EXERCISE DIRECTIONS: Copy exactly the lines from the one containing "# Every object" through the one containing "depsgraph = bpy.context.evaluated_depsgraph_get()", both included, and nothing else.

ENTRIES SUPPLIED:
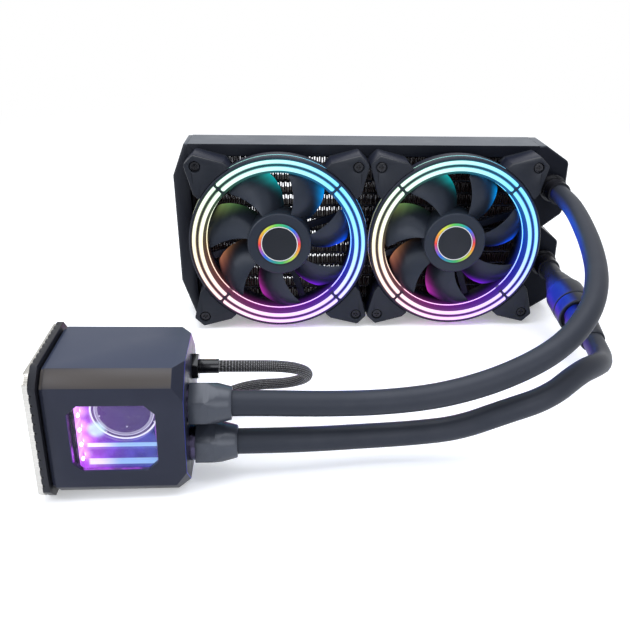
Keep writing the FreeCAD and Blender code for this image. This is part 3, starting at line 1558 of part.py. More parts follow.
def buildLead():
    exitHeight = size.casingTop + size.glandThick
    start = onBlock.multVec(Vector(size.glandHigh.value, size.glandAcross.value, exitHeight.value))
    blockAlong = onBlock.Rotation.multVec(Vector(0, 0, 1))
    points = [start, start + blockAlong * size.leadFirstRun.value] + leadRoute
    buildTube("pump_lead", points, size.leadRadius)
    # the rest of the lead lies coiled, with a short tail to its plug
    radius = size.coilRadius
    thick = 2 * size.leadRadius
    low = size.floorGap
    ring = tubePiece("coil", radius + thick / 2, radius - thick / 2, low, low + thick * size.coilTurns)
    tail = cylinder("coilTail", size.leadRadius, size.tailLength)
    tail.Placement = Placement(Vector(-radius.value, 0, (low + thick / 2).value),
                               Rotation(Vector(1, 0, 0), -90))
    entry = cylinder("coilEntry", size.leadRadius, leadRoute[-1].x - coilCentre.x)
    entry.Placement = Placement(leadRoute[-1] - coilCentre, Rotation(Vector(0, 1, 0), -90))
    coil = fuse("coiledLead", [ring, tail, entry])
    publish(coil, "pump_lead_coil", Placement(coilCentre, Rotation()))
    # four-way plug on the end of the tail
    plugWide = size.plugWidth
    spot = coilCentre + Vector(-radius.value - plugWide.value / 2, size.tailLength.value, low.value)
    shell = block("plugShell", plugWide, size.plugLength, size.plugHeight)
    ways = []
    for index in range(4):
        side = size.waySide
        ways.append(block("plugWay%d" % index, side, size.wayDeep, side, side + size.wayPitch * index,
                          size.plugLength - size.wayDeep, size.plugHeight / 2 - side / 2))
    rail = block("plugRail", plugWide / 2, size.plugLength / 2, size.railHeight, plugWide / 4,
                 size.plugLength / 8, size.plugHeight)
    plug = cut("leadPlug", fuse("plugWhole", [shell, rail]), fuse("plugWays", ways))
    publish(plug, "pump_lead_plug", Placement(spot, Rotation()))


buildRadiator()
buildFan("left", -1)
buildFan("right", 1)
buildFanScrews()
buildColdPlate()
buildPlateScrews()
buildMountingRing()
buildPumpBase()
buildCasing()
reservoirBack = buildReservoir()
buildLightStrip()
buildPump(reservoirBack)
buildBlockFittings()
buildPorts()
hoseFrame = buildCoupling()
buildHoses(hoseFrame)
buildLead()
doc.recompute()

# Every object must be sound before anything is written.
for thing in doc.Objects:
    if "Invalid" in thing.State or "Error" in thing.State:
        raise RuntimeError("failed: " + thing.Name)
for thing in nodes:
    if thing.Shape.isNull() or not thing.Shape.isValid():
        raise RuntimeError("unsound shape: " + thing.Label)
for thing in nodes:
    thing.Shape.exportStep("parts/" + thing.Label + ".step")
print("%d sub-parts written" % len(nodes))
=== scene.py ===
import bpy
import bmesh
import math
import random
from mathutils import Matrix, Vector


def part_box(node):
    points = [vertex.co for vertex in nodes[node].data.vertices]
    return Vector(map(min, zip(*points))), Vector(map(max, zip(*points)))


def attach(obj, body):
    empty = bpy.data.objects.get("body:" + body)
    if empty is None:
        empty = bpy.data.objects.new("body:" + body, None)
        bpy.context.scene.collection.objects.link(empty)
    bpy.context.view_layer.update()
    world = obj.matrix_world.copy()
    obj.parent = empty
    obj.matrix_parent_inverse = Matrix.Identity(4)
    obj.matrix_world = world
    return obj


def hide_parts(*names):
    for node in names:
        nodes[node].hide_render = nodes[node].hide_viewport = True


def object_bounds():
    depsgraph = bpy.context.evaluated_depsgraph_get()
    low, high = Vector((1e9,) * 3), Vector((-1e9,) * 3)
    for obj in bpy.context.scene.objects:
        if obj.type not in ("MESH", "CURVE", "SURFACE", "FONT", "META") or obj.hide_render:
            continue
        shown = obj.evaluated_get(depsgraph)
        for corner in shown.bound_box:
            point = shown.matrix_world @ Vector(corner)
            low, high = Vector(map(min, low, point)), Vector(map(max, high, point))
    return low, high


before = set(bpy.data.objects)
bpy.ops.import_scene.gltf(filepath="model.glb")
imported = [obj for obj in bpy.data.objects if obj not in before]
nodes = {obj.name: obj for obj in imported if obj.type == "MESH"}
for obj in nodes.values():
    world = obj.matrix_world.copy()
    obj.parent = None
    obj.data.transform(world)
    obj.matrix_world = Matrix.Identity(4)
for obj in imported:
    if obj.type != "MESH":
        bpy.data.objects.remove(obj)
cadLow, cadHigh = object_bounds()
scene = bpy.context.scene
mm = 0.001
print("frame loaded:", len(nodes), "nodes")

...

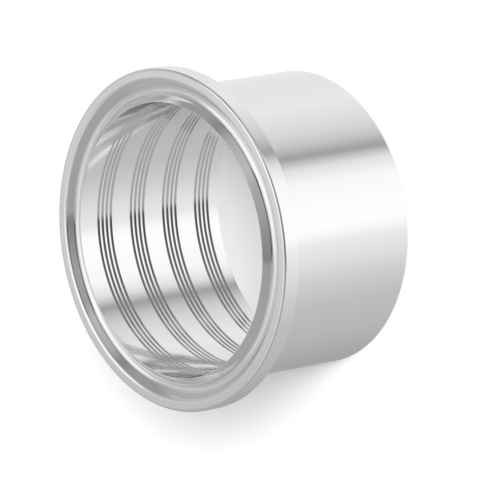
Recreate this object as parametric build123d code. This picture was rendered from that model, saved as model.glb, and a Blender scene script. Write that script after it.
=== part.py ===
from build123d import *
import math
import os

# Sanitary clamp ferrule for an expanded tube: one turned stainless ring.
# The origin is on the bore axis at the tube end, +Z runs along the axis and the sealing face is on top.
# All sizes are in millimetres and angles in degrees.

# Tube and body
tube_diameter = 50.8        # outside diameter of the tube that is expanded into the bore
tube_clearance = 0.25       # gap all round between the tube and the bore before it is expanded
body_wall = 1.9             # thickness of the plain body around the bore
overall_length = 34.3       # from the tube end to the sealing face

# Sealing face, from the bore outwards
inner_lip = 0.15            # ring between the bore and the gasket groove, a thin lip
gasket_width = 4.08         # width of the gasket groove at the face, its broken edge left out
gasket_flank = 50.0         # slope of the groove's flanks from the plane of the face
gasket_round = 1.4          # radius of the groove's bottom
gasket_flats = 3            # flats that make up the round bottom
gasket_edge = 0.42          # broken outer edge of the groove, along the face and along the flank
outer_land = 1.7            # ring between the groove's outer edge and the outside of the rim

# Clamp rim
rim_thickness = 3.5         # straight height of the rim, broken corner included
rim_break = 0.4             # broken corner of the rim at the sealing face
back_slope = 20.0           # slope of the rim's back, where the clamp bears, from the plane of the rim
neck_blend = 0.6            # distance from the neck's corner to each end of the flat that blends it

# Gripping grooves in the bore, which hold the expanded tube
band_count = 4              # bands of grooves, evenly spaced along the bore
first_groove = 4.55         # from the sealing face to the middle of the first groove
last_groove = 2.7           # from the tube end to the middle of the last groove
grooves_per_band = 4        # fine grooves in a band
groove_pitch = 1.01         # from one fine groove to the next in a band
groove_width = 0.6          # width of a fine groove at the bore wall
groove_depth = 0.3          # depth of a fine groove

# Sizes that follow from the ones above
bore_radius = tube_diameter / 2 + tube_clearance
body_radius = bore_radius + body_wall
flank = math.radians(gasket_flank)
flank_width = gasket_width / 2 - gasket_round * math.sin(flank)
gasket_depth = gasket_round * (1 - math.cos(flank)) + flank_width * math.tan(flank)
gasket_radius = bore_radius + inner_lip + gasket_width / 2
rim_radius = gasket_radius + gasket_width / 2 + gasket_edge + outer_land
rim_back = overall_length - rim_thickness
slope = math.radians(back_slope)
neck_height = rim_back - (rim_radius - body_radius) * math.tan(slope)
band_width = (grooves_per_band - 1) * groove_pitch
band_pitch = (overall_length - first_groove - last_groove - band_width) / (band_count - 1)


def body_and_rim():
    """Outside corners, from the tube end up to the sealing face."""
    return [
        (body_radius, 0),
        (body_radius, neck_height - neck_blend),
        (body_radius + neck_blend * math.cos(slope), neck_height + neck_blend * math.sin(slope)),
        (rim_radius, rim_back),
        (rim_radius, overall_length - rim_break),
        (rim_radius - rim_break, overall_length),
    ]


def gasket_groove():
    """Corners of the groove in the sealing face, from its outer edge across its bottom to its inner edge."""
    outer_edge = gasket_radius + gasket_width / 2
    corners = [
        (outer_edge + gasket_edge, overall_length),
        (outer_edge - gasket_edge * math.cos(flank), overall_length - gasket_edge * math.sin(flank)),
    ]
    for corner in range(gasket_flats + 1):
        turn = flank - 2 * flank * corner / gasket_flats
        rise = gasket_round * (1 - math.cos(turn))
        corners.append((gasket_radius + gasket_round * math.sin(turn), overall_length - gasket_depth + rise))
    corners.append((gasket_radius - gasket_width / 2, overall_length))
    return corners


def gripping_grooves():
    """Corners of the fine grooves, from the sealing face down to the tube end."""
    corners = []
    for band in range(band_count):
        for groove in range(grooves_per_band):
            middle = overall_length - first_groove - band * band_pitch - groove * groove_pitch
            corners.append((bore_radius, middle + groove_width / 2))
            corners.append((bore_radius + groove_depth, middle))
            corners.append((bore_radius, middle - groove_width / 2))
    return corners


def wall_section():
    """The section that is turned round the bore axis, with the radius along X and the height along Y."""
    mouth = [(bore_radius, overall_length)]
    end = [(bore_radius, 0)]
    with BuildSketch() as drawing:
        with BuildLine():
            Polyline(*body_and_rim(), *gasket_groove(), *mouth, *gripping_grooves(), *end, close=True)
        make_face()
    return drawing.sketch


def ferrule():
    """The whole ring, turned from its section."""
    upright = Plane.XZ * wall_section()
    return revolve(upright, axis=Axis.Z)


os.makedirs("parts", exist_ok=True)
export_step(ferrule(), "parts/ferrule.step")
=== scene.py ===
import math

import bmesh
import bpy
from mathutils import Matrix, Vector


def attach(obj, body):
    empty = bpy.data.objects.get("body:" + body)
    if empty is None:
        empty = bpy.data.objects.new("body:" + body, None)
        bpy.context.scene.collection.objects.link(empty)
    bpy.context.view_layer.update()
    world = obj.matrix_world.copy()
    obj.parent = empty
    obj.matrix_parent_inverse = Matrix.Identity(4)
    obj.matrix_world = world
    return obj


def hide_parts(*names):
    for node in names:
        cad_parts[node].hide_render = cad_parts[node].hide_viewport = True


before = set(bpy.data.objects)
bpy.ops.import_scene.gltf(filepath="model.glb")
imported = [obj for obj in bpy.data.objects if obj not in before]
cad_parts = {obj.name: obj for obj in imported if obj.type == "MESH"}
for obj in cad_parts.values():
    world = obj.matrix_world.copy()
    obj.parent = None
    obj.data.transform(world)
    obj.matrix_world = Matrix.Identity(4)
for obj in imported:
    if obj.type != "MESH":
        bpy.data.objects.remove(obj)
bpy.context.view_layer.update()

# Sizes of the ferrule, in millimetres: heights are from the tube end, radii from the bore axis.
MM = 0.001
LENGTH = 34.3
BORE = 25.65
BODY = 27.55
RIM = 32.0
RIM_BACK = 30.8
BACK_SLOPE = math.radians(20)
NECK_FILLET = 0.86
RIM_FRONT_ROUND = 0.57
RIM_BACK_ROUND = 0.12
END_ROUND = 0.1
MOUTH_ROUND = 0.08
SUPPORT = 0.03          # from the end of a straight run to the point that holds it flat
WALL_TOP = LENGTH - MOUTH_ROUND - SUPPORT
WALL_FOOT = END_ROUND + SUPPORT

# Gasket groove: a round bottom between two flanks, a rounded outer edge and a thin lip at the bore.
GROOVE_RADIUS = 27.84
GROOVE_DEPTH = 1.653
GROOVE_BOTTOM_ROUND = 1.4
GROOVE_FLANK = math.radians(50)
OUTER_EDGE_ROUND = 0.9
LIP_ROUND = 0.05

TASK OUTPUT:
# Every object must be sound before anything is written.
for thing in doc.Objects:
    if "Invalid" in thing.State or "Error" in thing.State:
        raise RuntimeError("failed: " + thing.Name)
for thing in nodes:
    if thing.Shape.isNull() or not thing.Shape.isValid():
        raise RuntimeError("unsound shape: " + thing.Label)
for thing in nodes:
    thing.Shape.exportStep("parts/" + thing.Label + ".step")
print("%d sub-parts written" % len(nodes))
=== scene.py ===
import bpy
import bmesh
import math
import random
from mathutils import Matrix, Vector


def part_box(node):
    points = [vertex.co for vertex in nodes[node].data.vertices]
    return Vector(map(min, zip(*points))), Vector(map(max, zip(*points)))


def attach(obj, body):
    empty = bpy.data.objects.get("body:" + body)
    if empty is None:
        empty = bpy.data.objects.new("body:" + body, None)
        bpy.context.scene.collection.objects.link(empty)
    bpy.context.view_layer.update()
    world = obj.matrix_world.copy()
    obj.parent = empty
    obj.matrix_parent_inverse = Matrix.Identity(4)
    obj.matrix_world = world
    return obj


def hide_parts(*names):
    for node in names:
        nodes[node].hide_render = nodes[node].hide_viewport = True


def object_bounds():
    depsgraph = bpy.context.evaluated_depsgraph_get()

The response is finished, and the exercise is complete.